_EXERCISE TASK_.
From the listing below, copy only the lines from the line that contains "Continue the three.js" to the line that contains "chance.uniform(*SHRED_LIFTS))", counting those two lines as part of the copy.

_DATASET ENTRIES_.
━━━━━━━━━━━━━━━━━━━━
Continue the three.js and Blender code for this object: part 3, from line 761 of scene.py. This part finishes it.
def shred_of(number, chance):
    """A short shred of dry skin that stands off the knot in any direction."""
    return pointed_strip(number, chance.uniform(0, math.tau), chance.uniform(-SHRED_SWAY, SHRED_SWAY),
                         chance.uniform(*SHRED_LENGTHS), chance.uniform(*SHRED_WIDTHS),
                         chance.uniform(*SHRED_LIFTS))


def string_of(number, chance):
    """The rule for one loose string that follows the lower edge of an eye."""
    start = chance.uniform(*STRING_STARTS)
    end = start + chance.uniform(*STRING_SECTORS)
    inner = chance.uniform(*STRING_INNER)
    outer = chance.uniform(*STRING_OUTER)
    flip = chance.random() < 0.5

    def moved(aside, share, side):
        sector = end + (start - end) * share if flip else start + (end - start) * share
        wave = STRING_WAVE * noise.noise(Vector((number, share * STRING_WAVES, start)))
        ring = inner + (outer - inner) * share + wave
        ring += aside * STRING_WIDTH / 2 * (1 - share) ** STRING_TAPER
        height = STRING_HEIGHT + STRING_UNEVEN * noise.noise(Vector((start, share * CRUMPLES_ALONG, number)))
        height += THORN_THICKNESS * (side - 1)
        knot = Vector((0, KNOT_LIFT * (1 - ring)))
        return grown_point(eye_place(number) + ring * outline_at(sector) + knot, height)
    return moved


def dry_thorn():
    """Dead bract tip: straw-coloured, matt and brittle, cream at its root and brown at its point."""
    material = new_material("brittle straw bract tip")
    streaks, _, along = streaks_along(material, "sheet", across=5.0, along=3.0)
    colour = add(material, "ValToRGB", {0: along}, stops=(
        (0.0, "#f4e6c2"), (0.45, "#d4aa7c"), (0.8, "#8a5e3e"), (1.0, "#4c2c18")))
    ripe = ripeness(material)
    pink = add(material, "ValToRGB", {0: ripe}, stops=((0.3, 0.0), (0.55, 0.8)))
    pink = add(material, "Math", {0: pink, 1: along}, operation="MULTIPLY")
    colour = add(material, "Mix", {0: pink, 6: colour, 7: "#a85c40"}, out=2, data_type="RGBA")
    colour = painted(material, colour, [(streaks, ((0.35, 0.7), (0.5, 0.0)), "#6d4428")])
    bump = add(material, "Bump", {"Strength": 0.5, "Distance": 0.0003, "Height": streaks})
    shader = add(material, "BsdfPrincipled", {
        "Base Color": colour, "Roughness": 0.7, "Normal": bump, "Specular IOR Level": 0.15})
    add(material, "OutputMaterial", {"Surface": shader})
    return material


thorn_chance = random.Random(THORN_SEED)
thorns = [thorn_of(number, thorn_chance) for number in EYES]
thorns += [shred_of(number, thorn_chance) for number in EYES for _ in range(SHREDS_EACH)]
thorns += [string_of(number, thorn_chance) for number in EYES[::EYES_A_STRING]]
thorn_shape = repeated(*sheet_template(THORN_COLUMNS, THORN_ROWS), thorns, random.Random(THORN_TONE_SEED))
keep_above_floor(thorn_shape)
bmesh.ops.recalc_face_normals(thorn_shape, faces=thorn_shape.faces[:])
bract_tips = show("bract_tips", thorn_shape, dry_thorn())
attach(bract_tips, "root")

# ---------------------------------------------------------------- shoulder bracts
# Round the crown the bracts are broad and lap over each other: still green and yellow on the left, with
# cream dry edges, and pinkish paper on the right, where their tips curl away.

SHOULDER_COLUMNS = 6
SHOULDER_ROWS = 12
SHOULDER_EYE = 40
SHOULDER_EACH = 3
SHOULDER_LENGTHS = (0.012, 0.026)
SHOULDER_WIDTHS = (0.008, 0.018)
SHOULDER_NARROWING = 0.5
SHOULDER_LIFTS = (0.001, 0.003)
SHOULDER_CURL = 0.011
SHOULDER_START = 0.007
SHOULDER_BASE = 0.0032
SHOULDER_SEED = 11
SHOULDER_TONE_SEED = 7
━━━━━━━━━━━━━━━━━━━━
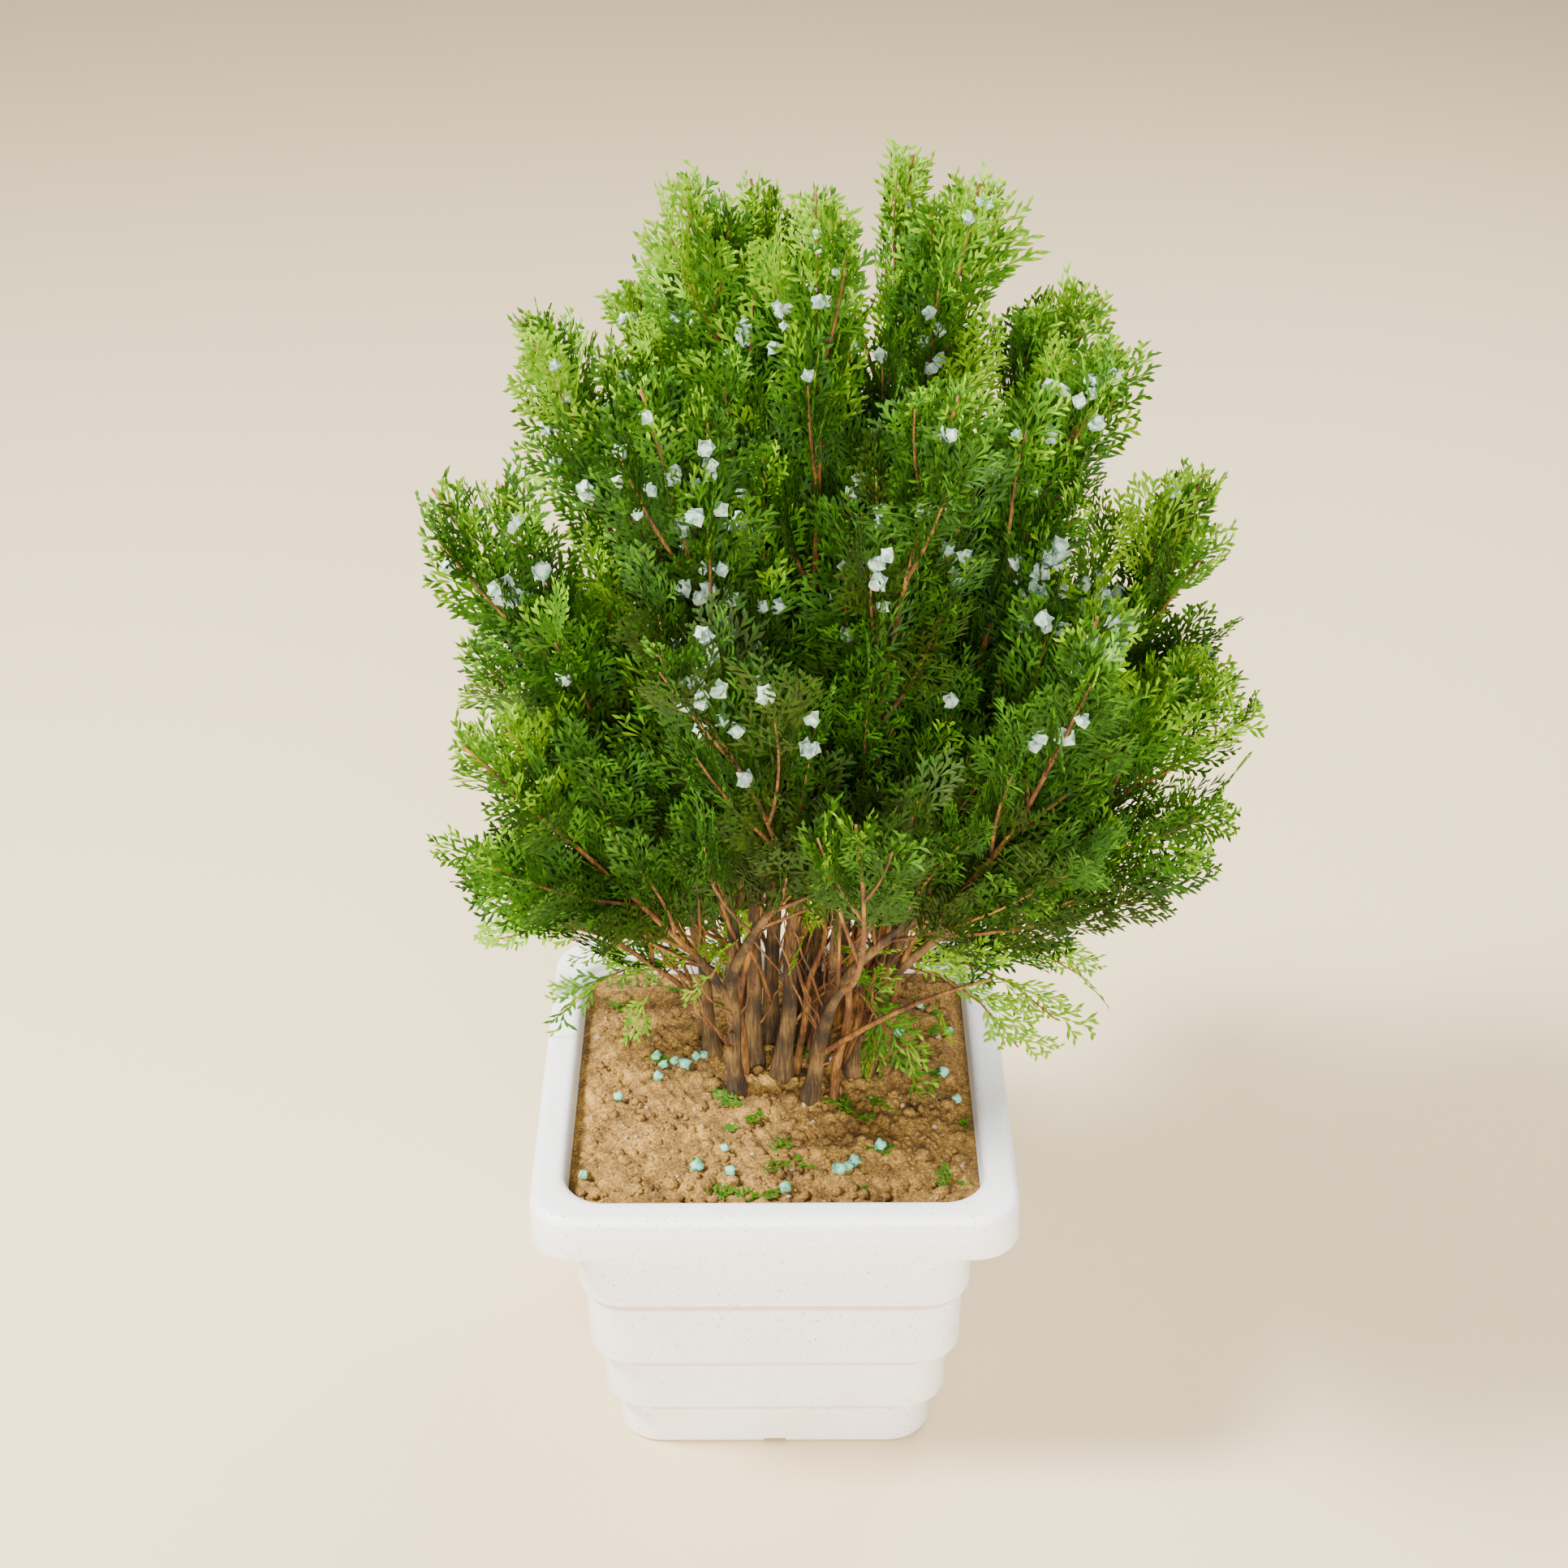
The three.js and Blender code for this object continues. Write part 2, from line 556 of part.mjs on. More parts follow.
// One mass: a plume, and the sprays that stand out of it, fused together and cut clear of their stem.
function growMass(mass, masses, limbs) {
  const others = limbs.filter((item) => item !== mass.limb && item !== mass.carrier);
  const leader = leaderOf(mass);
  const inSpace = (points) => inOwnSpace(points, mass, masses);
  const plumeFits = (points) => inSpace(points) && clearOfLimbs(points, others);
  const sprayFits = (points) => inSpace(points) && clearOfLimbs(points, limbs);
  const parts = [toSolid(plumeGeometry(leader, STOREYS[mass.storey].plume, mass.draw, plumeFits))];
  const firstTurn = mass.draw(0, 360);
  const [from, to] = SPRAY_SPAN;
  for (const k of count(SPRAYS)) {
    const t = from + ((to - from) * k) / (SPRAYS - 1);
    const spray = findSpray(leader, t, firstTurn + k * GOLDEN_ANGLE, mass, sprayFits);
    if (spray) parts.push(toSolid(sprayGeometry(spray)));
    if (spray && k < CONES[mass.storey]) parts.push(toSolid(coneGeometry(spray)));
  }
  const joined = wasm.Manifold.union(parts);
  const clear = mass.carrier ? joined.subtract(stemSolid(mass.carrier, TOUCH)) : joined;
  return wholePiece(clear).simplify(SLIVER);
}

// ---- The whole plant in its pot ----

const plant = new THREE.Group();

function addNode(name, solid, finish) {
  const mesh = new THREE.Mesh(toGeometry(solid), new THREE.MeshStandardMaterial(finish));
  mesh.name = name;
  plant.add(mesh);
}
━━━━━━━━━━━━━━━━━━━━
_RESPONSE TO THIS TASK_.
Continue the three.js and Blender code for this object: part 3, from line 761 of scene.py. This part finishes it.
def shred_of(number, chance):
    """A short shred of dry skin that stands off the knot in any direction."""
    return pointed_strip(number, chance.uniform(0, math.tau), chance.uniform(-SHRED_SWAY, SHRED_SWAY),
                         chance.uniform(*SHRED_LENGTHS), chance.uniform(*SHRED_WIDTHS),
                         chance.uniform(*SHRED_LIFTS))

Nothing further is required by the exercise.